I'm 25. I have ~$165,000 in student loan debt, ~$20,000 from undergrad and the rest is from law school. My student loan payments are about $1,800 a month.
'Yeah, it stresses me out big time. They loan you the money like it's growing on trees, they don't warn you about paying it back. It's also inconvenient because I can't get a home loan. I find that ridiculous because I pay $800/month rent and I've heard of some people having house payments in that range. So I have a place to live, but that money isn't being invested into anything.
'My interest rates on my debt range from about 4.5 -- 9.1%.
'I haven't consolidated my federal loans because I'm hopeful the rate will go down in the future. My understanding is that once you consolidate you can't consolidate again … so I'd like to get the best possible rate available, even if it means waiting a couple of years. (I'll be paying for that long anyways.)
'Besides paying it down from highest to lowest interest rates I'm just paying everything I can on it. Anyone have any great tips for student loans?'
Source: John Doe appeared in a long thread on I Will Teach You To Be Rich.
I'm 25. Two years ago I was debt free. Scholarships paid for college. Parents paid living expenses. My car was a graduation present from high school.
'At 23, one year after graduating in business, I was given a diagnosis of possible Multiple Sclerosis. In the last two years I've built up more than $20,000 in credit card and medical debt.
'But most of it was travel related. Might as well travel while I feel good. Why the hell not, right?'
This comment by brint appeared in a long thread on I Will Teach You To Be Rich.
I'm 19 years old and I am $148,000 in debt. I go to a private school that costs me $47,000 per year. My parents were kind enough to pay the first year of tuition for me, but I am on my own after that.
'The only reason I am staying in this university is that I have an unbelievable job doing research at a nearby Ivy league material school. My only option to remove this debt is to transfer to a state school, which I can't bring myself to do.
'My solution for solving this debt: 80-hour work weeks for startup companies in exchange for equity only. I'll give myself three months at a new startup to see if it will make it; if not I'll move on. I will likely start my own company in a few years, once I learn from the mistakes of the others.
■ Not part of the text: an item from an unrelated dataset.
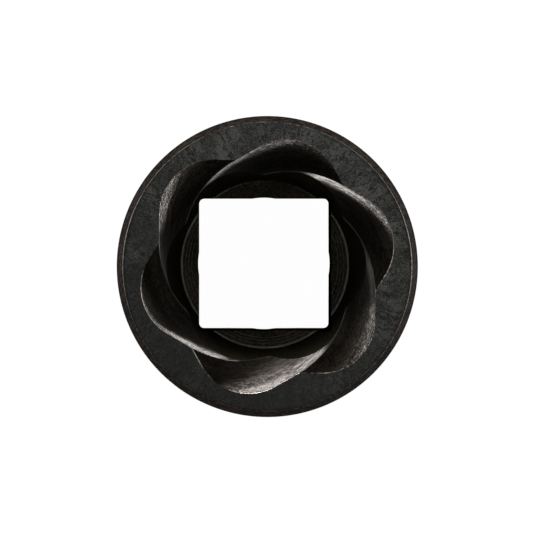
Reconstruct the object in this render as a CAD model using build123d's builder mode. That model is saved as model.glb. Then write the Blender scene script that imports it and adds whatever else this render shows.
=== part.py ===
"""Nut extractor socket: a turned steel sleeve, open from end to end.

The top end has a six-sided mouth whose ridges spiral down to the left and
close in on the axis. Under it a tapered chamber leads to a flat floor, and
a square drive hole goes on from the floor through the bottom end.

Millimetres, Z up, origin in the middle of the bottom end, mouth on top.
"""

import os
from math import radians, sin, tan

from build123d import *

# Body
body_length = 50.0
mouth_wall = 2.02
mouth_chamfer = 0.6
drive_end_chamfer = 1.0

# Spiral mouth
nut_across_flats = 19.05
flute_count = 6
flute_length = 16.0
flute_twist = 45.5
first_ridge_angle = 46.8
mouth_lead = 0.755
end_bite = 0.945
flank_rise_mouth = 3.84
flank_rise_end = 3.03
crown_lean = 0.467

# Share of a flute's steep flank that the rounded crown takes up
mouth_rounding_ratio = 0.729
end_rounding_ratio = 0.908

# Chamber under the flutes
chamber_undercut = 0.25
chamber_taper = 4.9
floor_corner_round = 0.3

# Square drive
drive_tang = 12.7
drive_clearance = 0.2
drive_depth = 16.0
drive_corner_round = 0.5
pilot_excess = 0.2
broach_run_out = 12.0
drive_lead_in = 0.8

# Cutting tools run past open faces by this much
overrun = 0.5

# Sizes that follow from the ones above
flute_pitch = 360.0 / flute_count
crown_angle = crown_lean * flute_pitch
ridge_radius_mouth = nut_across_flats / 2 + mouth_lead
ridge_radius_end = nut_across_flats / 2 - end_bite
drive_square = drive_tang + drive_clearance
flute_end_height = body_length - flute_length
chamber_length = flute_end_height - drive_depth


def crown(ridge_radius, flank_rise, rounding_ratio):
    """Rounding of the bottom of a flute, and how far that bottom is from the axis."""
    meeting = Vector(ridge_radius + flank_rise, 0).rotate(Axis.Z, crown_angle)
    steep_flank = Vector(ridge_radius, 0) - meeting
    long_flank = Vector(ridge_radius, 0).rotate(Axis.Z, flute_pitch) - meeting
    half_angle = radians(steep_flank.get_angle(long_flank) / 2)
    rounding = rounding_ratio * steep_flank.length * tan(half_angle)
    return rounding, meeting.length - rounding * (1 / sin(half_angle) - 1)


def between(at_mouth, at_end, share):
    """Size at a share of the way from the mouth (0) to the flute end (1)."""
    return at_mouth + (at_end - at_mouth) * share


_, crown_radius_mouth = crown(ridge_radius_mouth, flank_rise_mouth, mouth_rounding_ratio)
_, crown_radius_end = crown(ridge_radius_end, flank_rise_end, end_rounding_ratio)
body_radius = crown_radius_mouth + mouth_wall
chamber_top_radius = crown_radius_end + chamber_undercut
chamber_floor_radius = chamber_top_radius - chamber_length * tan(radians(chamber_taper))

# The mouth section is drawn at even steps from just above the top face
# to just below the flute end, inside the chamber
section_steps = 4
first_share = -overrun / flute_length
last_share = 1 + overrun / flute_length

with BuildPart() as extractor_socket:
    # Plain round body with a chamfer at either end
    Cylinder(body_radius, body_length, align=(Align.CENTER, Align.CENTER, Align.MIN))
    chamfer(extractor_socket.edges().sort_by(Axis.Z)[-1], mouth_chamfer)
    chamfer(extractor_socket.edges().sort_by(Axis.Z)[0], drive_end_chamfer)

    # Tapered chamber with a rounded corner at its floor
    with BuildSketch(Plane.XZ):
        Polygon(
            (0, drive_depth),
            (chamber_floor_radius, drive_depth),
            (chamber_top_radius, flute_end_height),
            (0, flute_end_height),
            align=None,
        )
        floor_corner = vertices().group_by(Axis.Y)[0].sort_by(Axis.X)[-1]
        fillet(floor_corner, floor_corner_round)
    revolve(axis=Axis.Z, mode=Mode.SUBTRACT)

    # Spiral flutes that shrink and turn from the mouth down to the chamber
    for step in range(section_steps + 1):
        share = between(first_share, last_share, step / section_steps)
        ridge_radius = between(ridge_radius_mouth, ridge_radius_end, share)
        flank_rise = between(flank_rise_mouth, flank_rise_end, share)
        meeting_radius = ridge_radius + flank_rise
        rounding_ratio = between(mouth_rounding_ratio, end_rounding_ratio, share)
        crown_round, _ = crown(ridge_radius, flank_rise, rounding_ratio)
        turn = first_ridge_angle + flute_twist * share
        with BuildSketch(Plane.XY.offset(body_length - flute_length * share)):
            outline = []
            for flute in range(flute_count):
                ridge_angle = turn + flute * flute_pitch
                outline.append(Vector(ridge_radius, 0).rotate(Axis.Z, ridge_angle))
                outline.append(Vector(meeting_radius, 0).rotate(Axis.Z, ridge_angle + crown_angle))
            Polygon(*outline, align=None)
            fillet(vertices().sort_by(SortBy.DISTANCE)[-flute_count:], crown_round)
    loft(mode=Mode.SUBTRACT)

    # Square drive hole, broached over a slightly wider round pilot hole
    with BuildSketch(Plane.XY.offset(-overrun)):
        RectangleRounded(drive_square, drive_square, drive_corner_round)
    extrude(amount=overrun + drive_depth + broach_run_out, mode=Mode.SUBTRACT)
    with BuildSketch(Plane.XY.offset(-overrun)):
        Circle((drive_square + pilot_excess) / 2)
    extrude(amount=overrun + drive_depth + overrun, mode=Mode.SUBTRACT)

    # Round lead-in at the bottom end
    with BuildSketch(Plane.XZ):
        Polygon(
            (0, -overrun),
            (drive_square / 2 + drive_lead_in + overrun, -overrun),
            (drive_square / 2, drive_lead_in),
            (0, drive_lead_in),
            align=None,
        )
    revolve(axis=Axis.Z, mode=Mode.SUBTRACT)

extractor_socket.part.label = "extractor_socket"

os.makedirs("parts", exist_ok=True)
export_step(extractor_socket.part, "parts/extractor_socket.step")
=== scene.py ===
"""Looks of the nut extractor socket: one finely meshed dark steel sleeve.

The sleeve is a single closed grid. Its columns run round the axis and follow
the spiral flutes; its rings run down the flutes and the chamber, over the
floor, down the square drive, and back up the outside to the mouth.

Lengths are in millimetres and angles in degrees; the floor and the lights are in
metres.
"""

from math import radians, sin, tan

import bpy
import numpy as np
from mathutils import Matrix, Vector, noise


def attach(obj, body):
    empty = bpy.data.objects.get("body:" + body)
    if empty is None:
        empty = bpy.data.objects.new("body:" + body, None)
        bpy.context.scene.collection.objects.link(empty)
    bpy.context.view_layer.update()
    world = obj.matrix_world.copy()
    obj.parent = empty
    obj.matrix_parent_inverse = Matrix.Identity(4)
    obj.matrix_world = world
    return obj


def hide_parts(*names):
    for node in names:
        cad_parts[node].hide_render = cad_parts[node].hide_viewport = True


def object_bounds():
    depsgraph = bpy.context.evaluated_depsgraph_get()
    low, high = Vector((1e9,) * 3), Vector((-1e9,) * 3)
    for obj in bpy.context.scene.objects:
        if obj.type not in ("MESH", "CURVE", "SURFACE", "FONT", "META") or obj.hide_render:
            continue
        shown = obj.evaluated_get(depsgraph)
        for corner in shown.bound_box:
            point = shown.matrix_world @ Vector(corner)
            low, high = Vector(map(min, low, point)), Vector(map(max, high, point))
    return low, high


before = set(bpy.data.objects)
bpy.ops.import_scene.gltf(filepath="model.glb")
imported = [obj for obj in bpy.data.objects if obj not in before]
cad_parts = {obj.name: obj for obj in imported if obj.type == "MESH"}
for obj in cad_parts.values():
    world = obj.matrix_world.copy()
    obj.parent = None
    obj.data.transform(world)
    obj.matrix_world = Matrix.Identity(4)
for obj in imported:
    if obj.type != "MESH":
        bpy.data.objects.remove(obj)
cad_low, cad_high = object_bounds()

MM = 0.001

# Body; its length and radius come from the frame
BODY_LENGTH = (cad_high.z - cad_low.z) / MM
BODY_RADIUS = (cad_high.x - cad_low.x) / 2 / MM
MOUTH_CHAMFER = 0.6
DRIVE_END_CHAMFER = 1.0

# Spiral mouth; a pair holds the value at the mouth and the one at the flute end
NUT_ACROSS_FLATS = 19.05
MOUTH_LEAD = 0.755
END_BITE = 0.945
FLUTE_COUNT = 6
FLUTE_LENGTH = 16.0
FLUTE_TWIST = 45.5
FIRST_RIDGE_ANGLE = 46.8
FLANK_RISE = (3.84, 3.03)
ROUNDED_SHARE = (0.729, 0.908)
CROWN_LEAN = 0.467
RIDGE_RADIUS = (NUT_ACROSS_FLATS / 2 + MOUTH_LEAD, NUT_ACROSS_FLATS / 2 - END_BITE)
PITCH = 360.0 / FLUTE_COUNT
CROWN_ANGLE = CROWN_LEAN * PITCH
FLUTE_END_HEIGHT = BODY_LENGTH - FLUTE_LENGTH

# Chamber under the flutes
CHAMBER_UNDERCUT = 0.25
CHAMBER_TAPER = 4.9
FLOOR_CORNER_ROUND = 0.3

# Square drive
DRIVE_SQUARE = 12.9
DRIVE_DEPTH = 16.0
DRIVE_CORNER_ROUND = 0.5
DRIVE_LEAD_IN = 0.8
PILOT_EXCESS = 0.2
PILOT_RADIUS = (DRIVE_SQUARE + PILOT_EXCESS) / 2


# Plane geometry
def mix(first, second, share):
    """Value at a share of the way from the first to the second."""
    return first + (second - first) * share


def smooth_step(value, low, high):
    """0 below low, 1 above high and an even rise in between."""
    share = np.clip((value - low) / (high - low), 0, 1)
    return share**2 * (3 - 2 * share)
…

'If anyone that is reading this is interested in a smart, enthusiastic undergrad to join their startup, please don't hesitate to contact me. I'd be more than willing to drop out if the opportunity strikes.'
This comment by allan appeared in a long thread on I Will Teach You To Be Rich.
'I did two years community college back home, so only had two years left. Fortunately, I come from a society where it is the responsibility of the parents to pay for the child's education. (I value this tremendously now).
'I had no clue about finances and started applying for credit cards so that I can get the free T-shirts on campus. Ended up getting over 10 credit cards and racked up around $6,000 in debts spread over the cards. I could not afford to pay this as a student so i said eff it! I was hounded for, like, six years by credit card companies and third party credit agencies to pay up … but I never did.
'Fast forward eleven years, my credit score is now at 719, I have about $350K in savings with no debts (apart from the severely late debts accumulated long time back. I have the capability to pay now, but credit companies that I defaulted don't even know what im talking about when i talk to them and besides a financial guru once said that its no use paying them back if you have gone into serious collections unless it makes you feel good to do so.)'
'I'm 31. So those people out there who effed up, don't worry, there is still time to salvage the situation (but only if you realise the problem and never repeat it).'
This comment by Nony-mouse appeared in a long thread on I Will Teach You To Be Rich.